Rows from a 3D modeling dataset:

.....

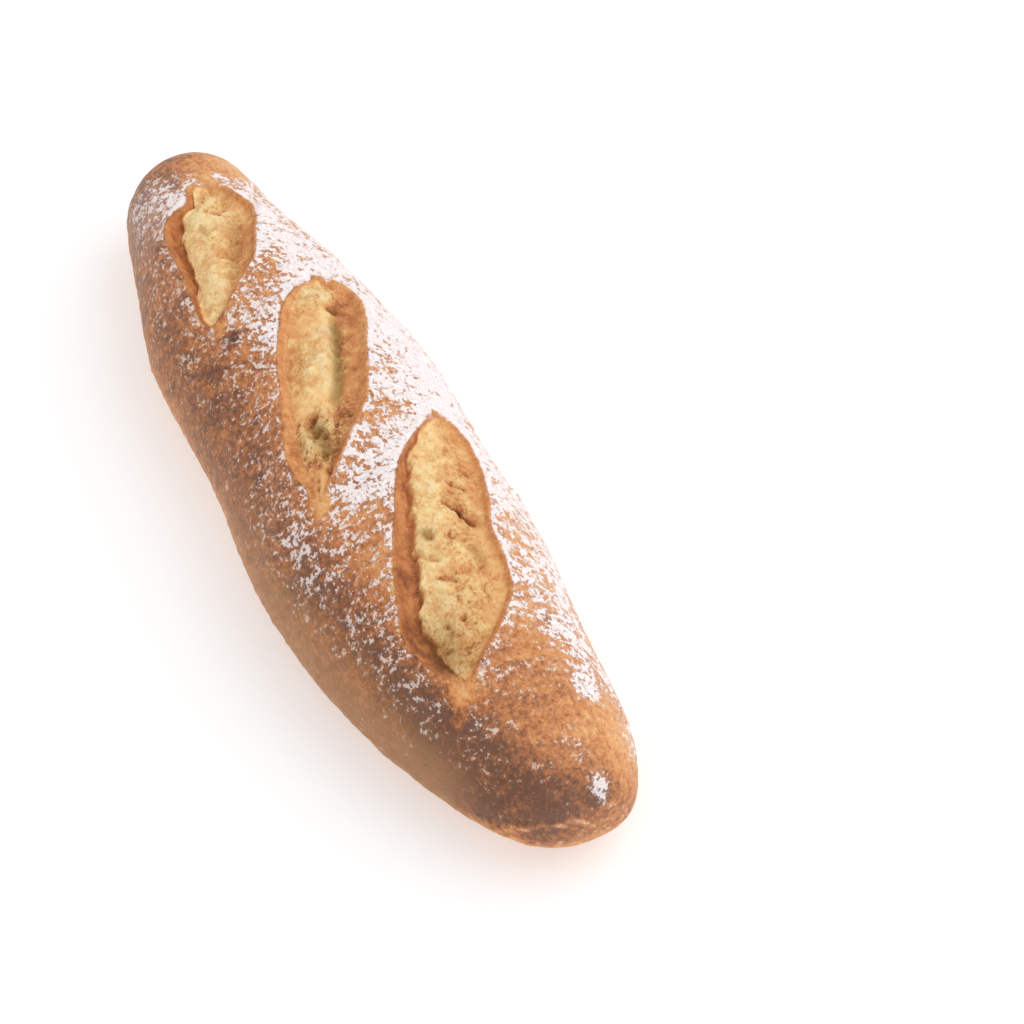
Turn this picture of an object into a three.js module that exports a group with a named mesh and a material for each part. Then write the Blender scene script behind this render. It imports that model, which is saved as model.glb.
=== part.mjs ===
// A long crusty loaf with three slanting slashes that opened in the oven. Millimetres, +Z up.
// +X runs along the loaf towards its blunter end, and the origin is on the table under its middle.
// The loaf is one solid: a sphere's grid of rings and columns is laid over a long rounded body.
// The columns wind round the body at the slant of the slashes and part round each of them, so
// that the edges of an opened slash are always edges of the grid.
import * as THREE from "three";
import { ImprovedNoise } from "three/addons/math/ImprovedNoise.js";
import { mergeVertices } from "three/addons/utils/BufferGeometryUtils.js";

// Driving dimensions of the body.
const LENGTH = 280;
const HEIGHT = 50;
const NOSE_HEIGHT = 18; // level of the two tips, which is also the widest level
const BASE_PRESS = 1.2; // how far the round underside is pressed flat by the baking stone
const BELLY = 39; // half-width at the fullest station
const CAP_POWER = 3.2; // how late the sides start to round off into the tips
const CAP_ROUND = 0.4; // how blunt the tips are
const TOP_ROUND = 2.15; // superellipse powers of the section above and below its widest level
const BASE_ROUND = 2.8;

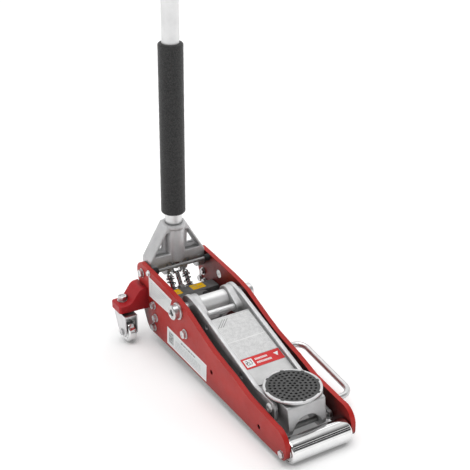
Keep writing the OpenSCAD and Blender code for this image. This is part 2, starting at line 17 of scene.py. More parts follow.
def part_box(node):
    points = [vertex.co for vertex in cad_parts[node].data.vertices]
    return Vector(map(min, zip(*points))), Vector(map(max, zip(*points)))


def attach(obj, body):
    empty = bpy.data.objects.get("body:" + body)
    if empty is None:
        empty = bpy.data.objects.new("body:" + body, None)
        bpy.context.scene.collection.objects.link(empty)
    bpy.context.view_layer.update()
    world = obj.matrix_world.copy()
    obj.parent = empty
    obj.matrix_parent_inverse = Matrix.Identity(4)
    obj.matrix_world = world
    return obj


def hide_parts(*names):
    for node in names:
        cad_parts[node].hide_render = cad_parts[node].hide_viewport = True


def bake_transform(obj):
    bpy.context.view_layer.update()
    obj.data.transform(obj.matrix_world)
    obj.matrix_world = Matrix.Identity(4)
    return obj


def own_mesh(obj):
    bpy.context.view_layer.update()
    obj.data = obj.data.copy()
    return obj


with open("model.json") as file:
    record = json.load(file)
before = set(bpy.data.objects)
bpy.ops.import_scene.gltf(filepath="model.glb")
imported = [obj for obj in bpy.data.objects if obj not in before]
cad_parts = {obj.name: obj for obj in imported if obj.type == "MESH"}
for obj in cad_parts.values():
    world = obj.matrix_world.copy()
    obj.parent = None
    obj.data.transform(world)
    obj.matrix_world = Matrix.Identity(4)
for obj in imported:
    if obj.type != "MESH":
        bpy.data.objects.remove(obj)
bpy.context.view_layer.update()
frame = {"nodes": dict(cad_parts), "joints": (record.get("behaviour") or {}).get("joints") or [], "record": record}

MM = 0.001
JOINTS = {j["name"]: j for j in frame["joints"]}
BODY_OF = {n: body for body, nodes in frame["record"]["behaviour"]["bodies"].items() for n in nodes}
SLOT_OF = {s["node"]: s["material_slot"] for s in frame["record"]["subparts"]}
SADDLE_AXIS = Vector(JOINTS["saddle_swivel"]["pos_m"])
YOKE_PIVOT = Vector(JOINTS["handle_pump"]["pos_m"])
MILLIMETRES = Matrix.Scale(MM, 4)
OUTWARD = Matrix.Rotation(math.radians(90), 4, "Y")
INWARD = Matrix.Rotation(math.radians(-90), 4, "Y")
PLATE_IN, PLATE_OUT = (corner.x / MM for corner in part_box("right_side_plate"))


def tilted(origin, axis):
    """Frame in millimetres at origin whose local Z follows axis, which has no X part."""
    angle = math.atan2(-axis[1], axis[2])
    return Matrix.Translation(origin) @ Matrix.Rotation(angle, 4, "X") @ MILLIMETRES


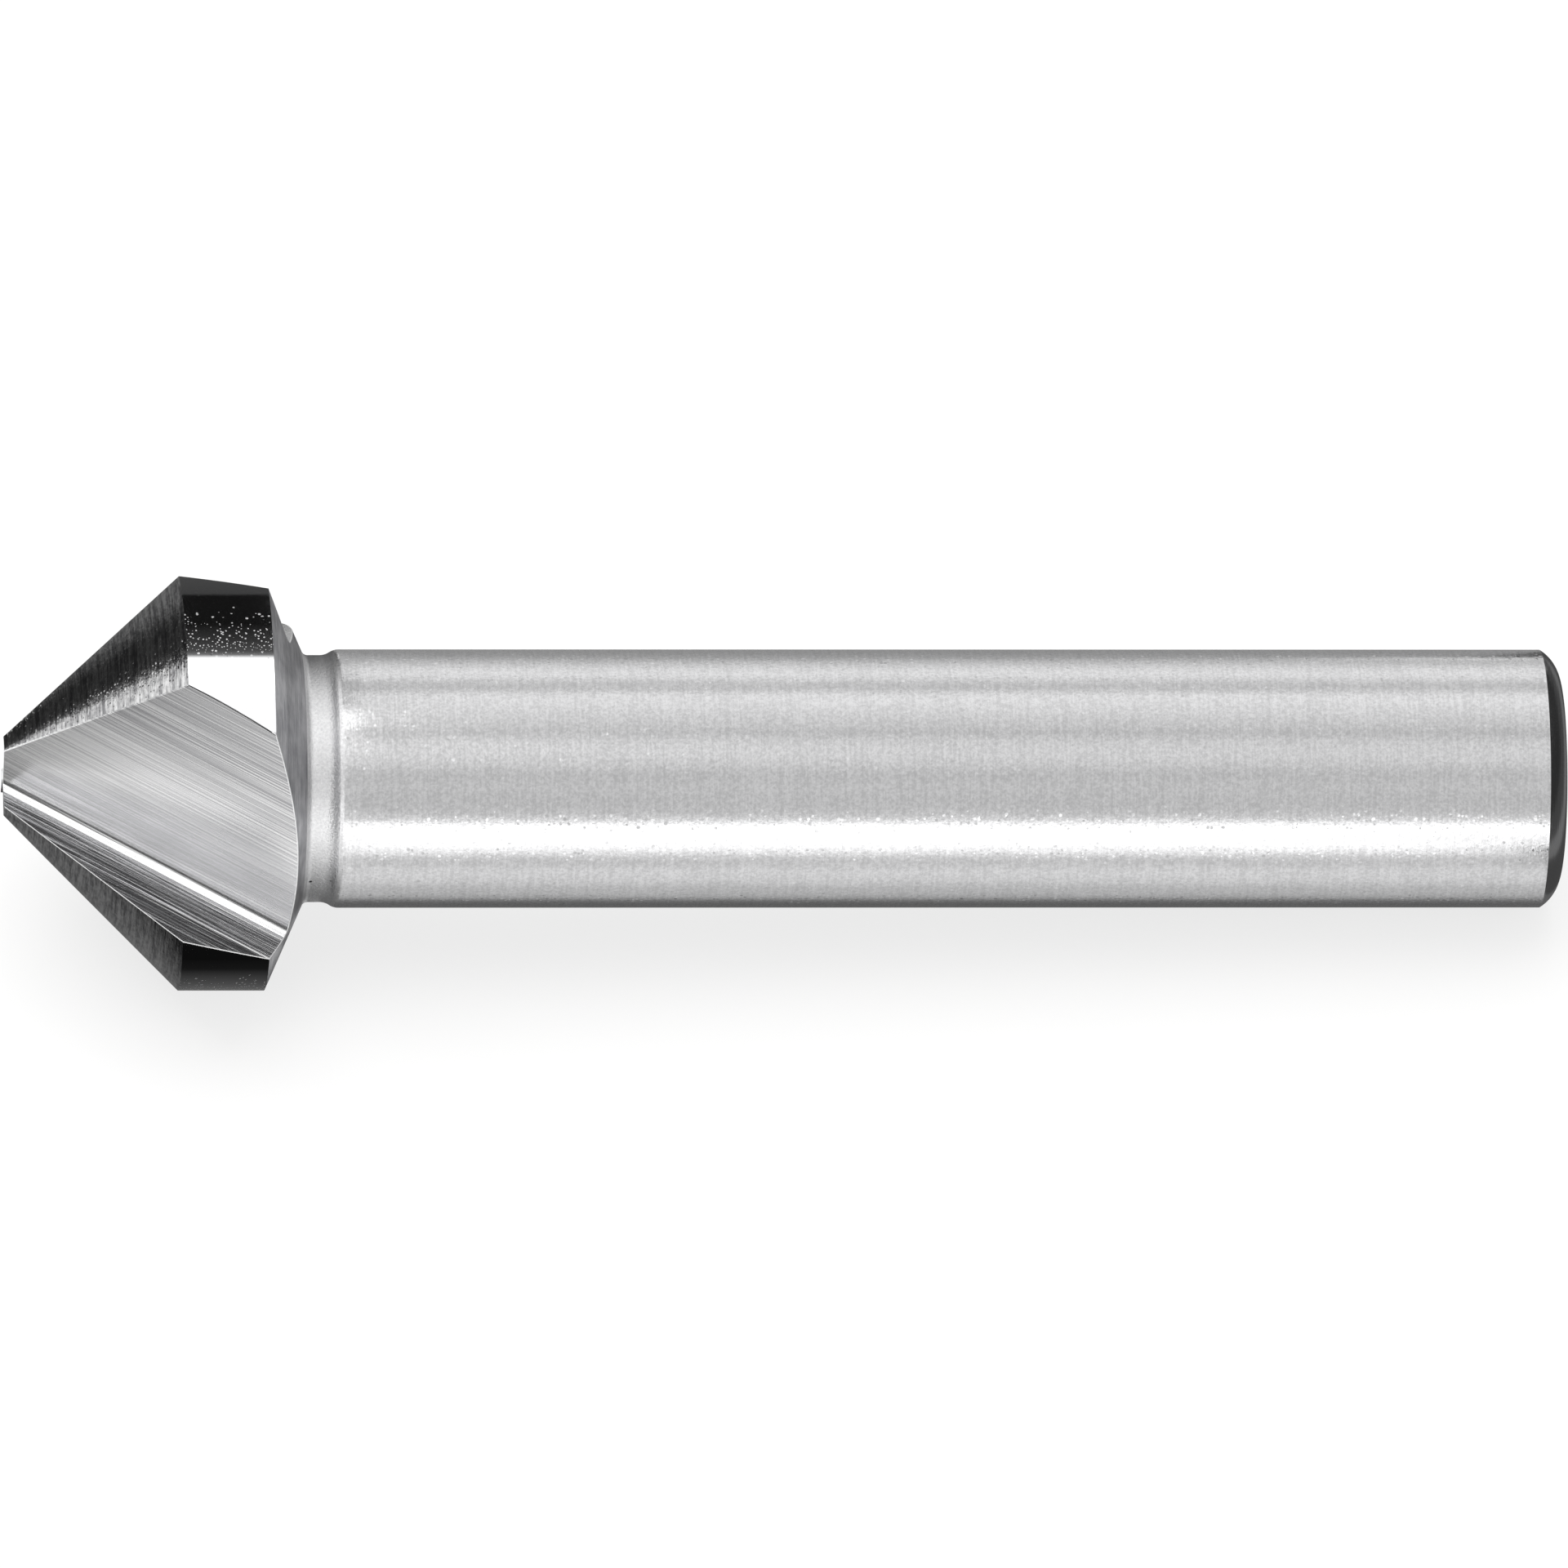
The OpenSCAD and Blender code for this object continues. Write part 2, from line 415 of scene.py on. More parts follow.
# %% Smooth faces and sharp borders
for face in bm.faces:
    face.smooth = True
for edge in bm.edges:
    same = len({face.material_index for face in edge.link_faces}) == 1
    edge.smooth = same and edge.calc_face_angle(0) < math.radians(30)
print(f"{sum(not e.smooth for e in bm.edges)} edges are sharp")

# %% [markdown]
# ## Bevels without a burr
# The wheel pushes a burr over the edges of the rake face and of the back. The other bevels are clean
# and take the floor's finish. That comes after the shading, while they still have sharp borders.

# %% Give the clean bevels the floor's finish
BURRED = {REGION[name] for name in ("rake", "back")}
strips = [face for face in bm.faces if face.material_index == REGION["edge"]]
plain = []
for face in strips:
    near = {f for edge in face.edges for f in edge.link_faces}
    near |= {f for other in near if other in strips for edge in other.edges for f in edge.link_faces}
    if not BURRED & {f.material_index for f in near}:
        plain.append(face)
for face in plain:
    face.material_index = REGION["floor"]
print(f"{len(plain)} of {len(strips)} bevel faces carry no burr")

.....

Exercise -
Copy all data exactly, start to finish.

Answer to the task -
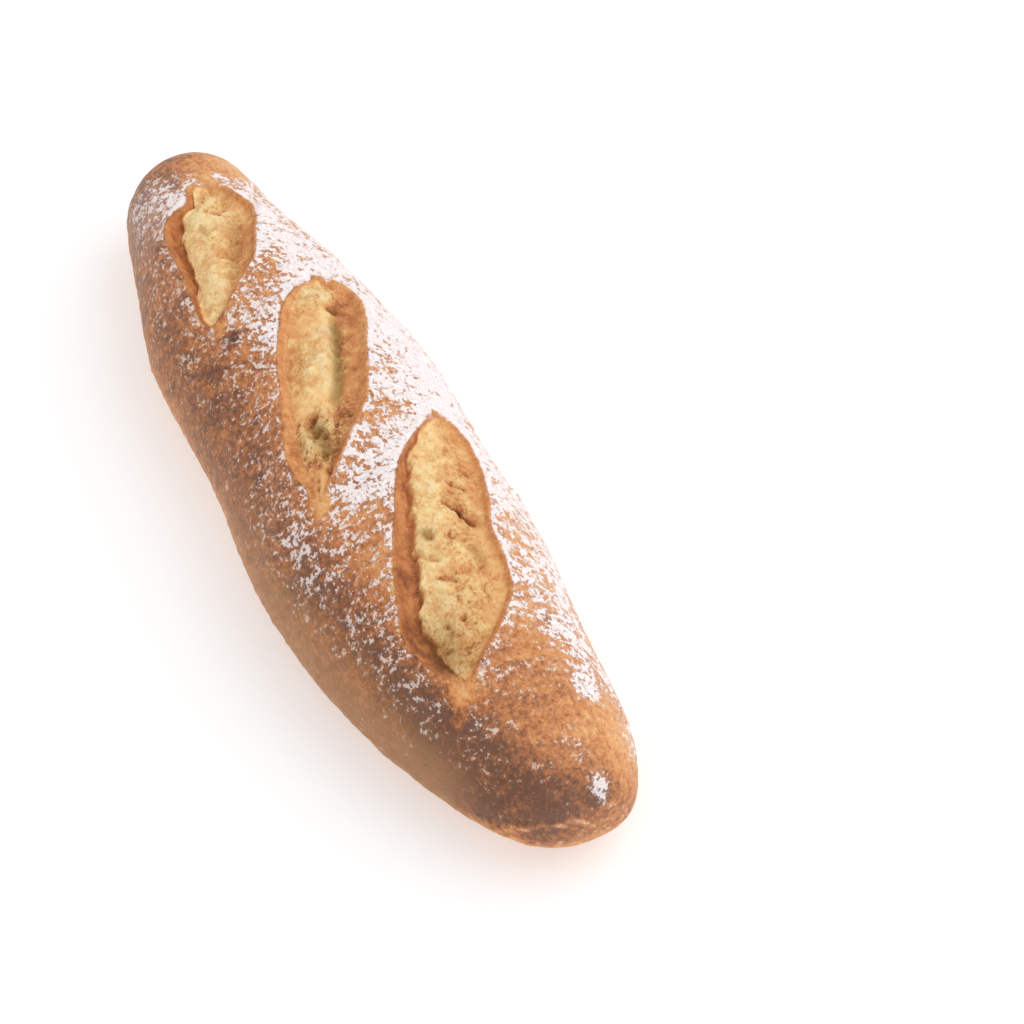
Turn this picture of an object into a three.js module that exports a group with a named mesh and a material for each part. Then write the Blender scene script behind this render. It imports that model, which is saved as model.glb.
=== part.mjs ===
// A long crusty loaf with three slanting slashes that opened in the oven. Millimetres, +Z up.
// +X runs along the loaf towards its blunter end, and the origin is on the table under its middle.
// The loaf is one solid: a sphere's grid of rings and columns is laid over a long rounded body.
// The columns wind round the body at the slant of the slashes and part round each of them, so
// that the edges of an opened slash are always edges of the grid.
import * as THREE from "three";
import { ImprovedNoise } from "three/addons/math/ImprovedNoise.js";
import { mergeVertices } from "three/addons/utils/BufferGeometryUtils.js";

// Driving dimensions of the body.
const LENGTH = 280;
const HEIGHT = 50;
const NOSE_HEIGHT = 18; // level of the two tips, which is also the widest level
const BASE_PRESS = 1.2; // how far the round underside is pressed flat by the baking stone
const BELLY = 39; // half-width at the fullest station
const CAP_POWER = 3.2; // how late the sides start to round off into the tips
const CAP_ROUND = 0.4; // how blunt the tips are
const TOP_ROUND = 2.15; // superellipse powers of the section above and below its widest level
const BASE_ROUND = 2.8;

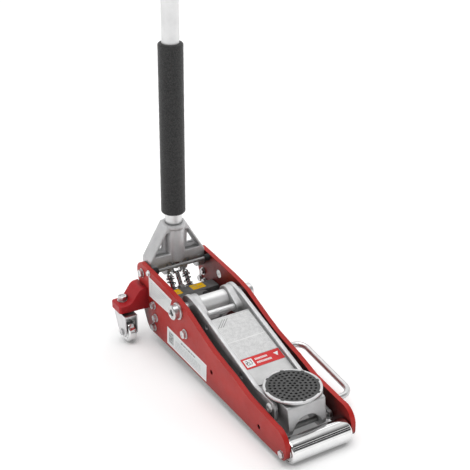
Keep writing the OpenSCAD and Blender code for this image. This is part 2, starting at line 17 of scene.py. More parts follow.
def part_box(node):
    points = [vertex.co for vertex in cad_parts[node].data.vertices]
    return Vector(map(min, zip(*points))), Vector(map(max, zip(*points)))


def attach(obj, body):
    empty = bpy.data.objects.get("body:" + body)
    if empty is None:
        empty = bpy.data.objects.new("body:" + body, None)
        bpy.context.scene.collection.objects.link(empty)
    bpy.context.view_layer.update()
    world = obj.matrix_world.copy()
    obj.parent = empty
    obj.matrix_parent_inverse = Matrix.Identity(4)
    obj.matrix_world = world
    return obj


def hide_parts(*names):
    for node in names:
        cad_parts[node].hide_render = cad_parts[node].hide_viewport = True


def bake_transform(obj):
    bpy.context.view_layer.update()
    obj.data.transform(obj.matrix_world)
    obj.matrix_world = Matrix.Identity(4)
    return obj


def own_mesh(obj):
    bpy.context.view_layer.update()
    obj.data = obj.data.copy()
    return obj


with open("model.json") as file:
    record = json.load(file)
before = set(bpy.data.objects)
bpy.ops.import_scene.gltf(filepath="model.glb")
imported = [obj for obj in bpy.data.objects if obj not in before]
cad_parts = {obj.name: obj for obj in imported if obj.type == "MESH"}
for obj in cad_parts.values():
    world = obj.matrix_world.copy()
    obj.parent = None
    obj.data.transform(world)
    obj.matrix_world = Matrix.Identity(4)
for obj in imported:
    if obj.type != "MESH":
        bpy.data.objects.remove(obj)
bpy.context.view_layer.update()
frame = {"nodes": dict(cad_parts), "joints": (record.get("behaviour") or {}).get("joints") or [], "record": record}

MM = 0.001
JOINTS = {j["name"]: j for j in frame["joints"]}
BODY_OF = {n: body for body, nodes in frame["record"]["behaviour"]["bodies"].items() for n in nodes}
SLOT_OF = {s["node"]: s["material_slot"] for s in frame["record"]["subparts"]}
SADDLE_AXIS = Vector(JOINTS["saddle_swivel"]["pos_m"])
YOKE_PIVOT = Vector(JOINTS["handle_pump"]["pos_m"])
MILLIMETRES = Matrix.Scale(MM, 4)
OUTWARD = Matrix.Rotation(math.radians(90), 4, "Y")
INWARD = Matrix.Rotation(math.radians(-90), 4, "Y")
PLATE_IN, PLATE_OUT = (corner.x / MM for corner in part_box("right_side_plate"))


def tilted(origin, axis):
    """Frame in millimetres at origin whose local Z follows axis, which has no X part."""
    angle = math.atan2(-axis[1], axis[2])
    return Matrix.Translation(origin) @ Matrix.Rotation(angle, 4, "X") @ MILLIMETRES


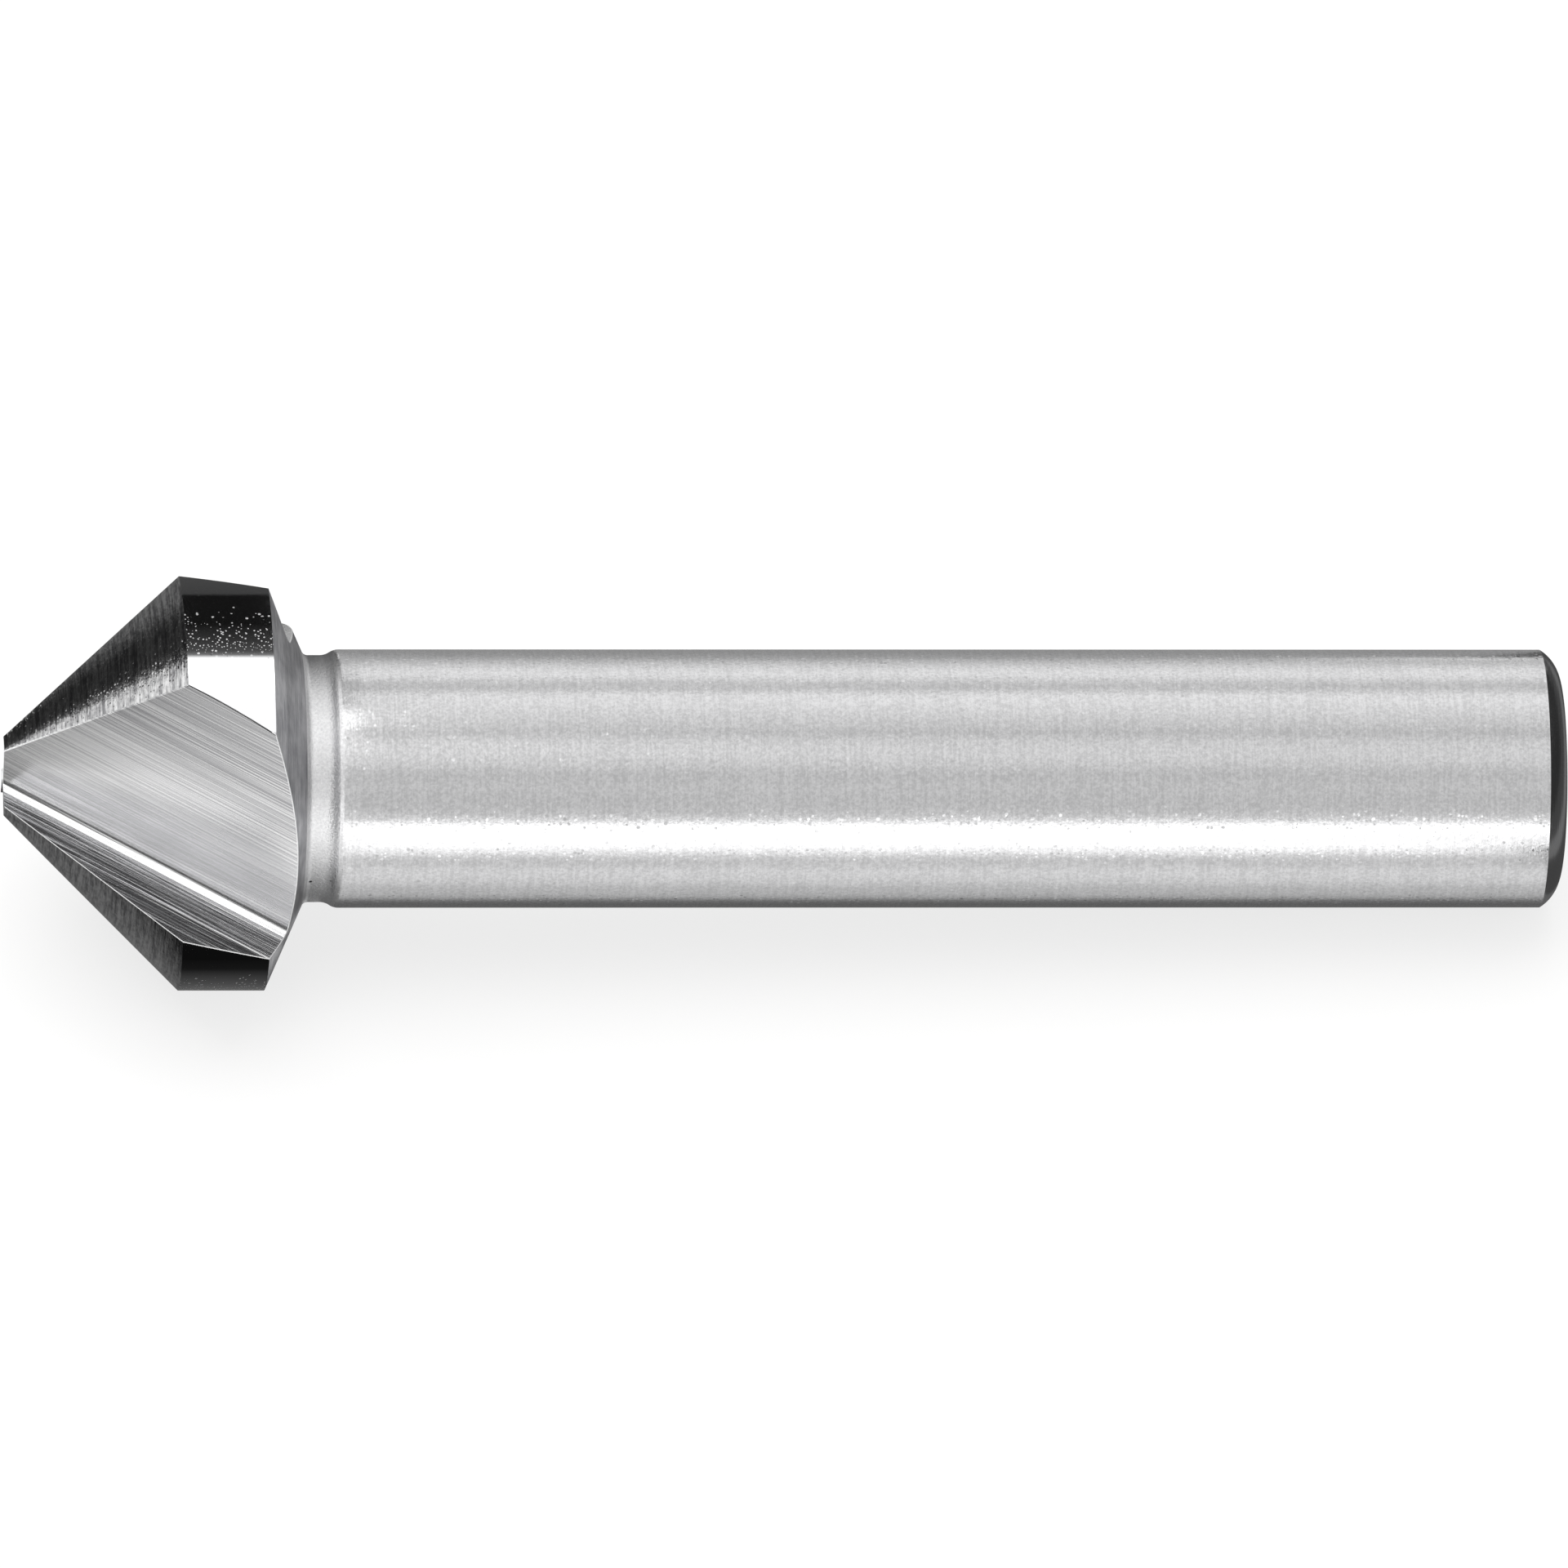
The OpenSCAD and Blender code for this object continues. Write part 2, from line 415 of scene.py on. More parts follow.
# %% Smooth faces and sharp borders
for face in bm.faces:
    face.smooth = True
for edge in bm.edges:
    same = len({face.material_index for face in edge.link_faces}) == 1
    edge.smooth = same and edge.calc_face_angle(0) < math.radians(30)
print(f"{sum(not e.smooth for e in bm.edges)} edges are sharp")

# %% [markdown]
# ## Bevels without a burr
# The wheel pushes a burr over the edges of the rake face and of the back. The other bevels are clean
# and take the floor's finish. That comes after the shading, while they still have sharp borders.

# %% Give the clean bevels the floor's finish
BURRED = {REGION[name] for name in ("rake", "back")}
strips = [face for face in bm.faces if face.material_index == REGION["edge"]]
plain = []
for face in strips:
    near = {f for edge in face.edges for f in edge.link_faces}
    near |= {f for other in near if other in strips for edge in other.edges for f in edge.link_faces}
    if not BURRED & {f.material_index for f in near}:
        plain.append(face)
for face in plain:
    face.material_index = REGION["floor"]
print(f"{len(plain)} of {len(strips)} bevel faces carry no burr")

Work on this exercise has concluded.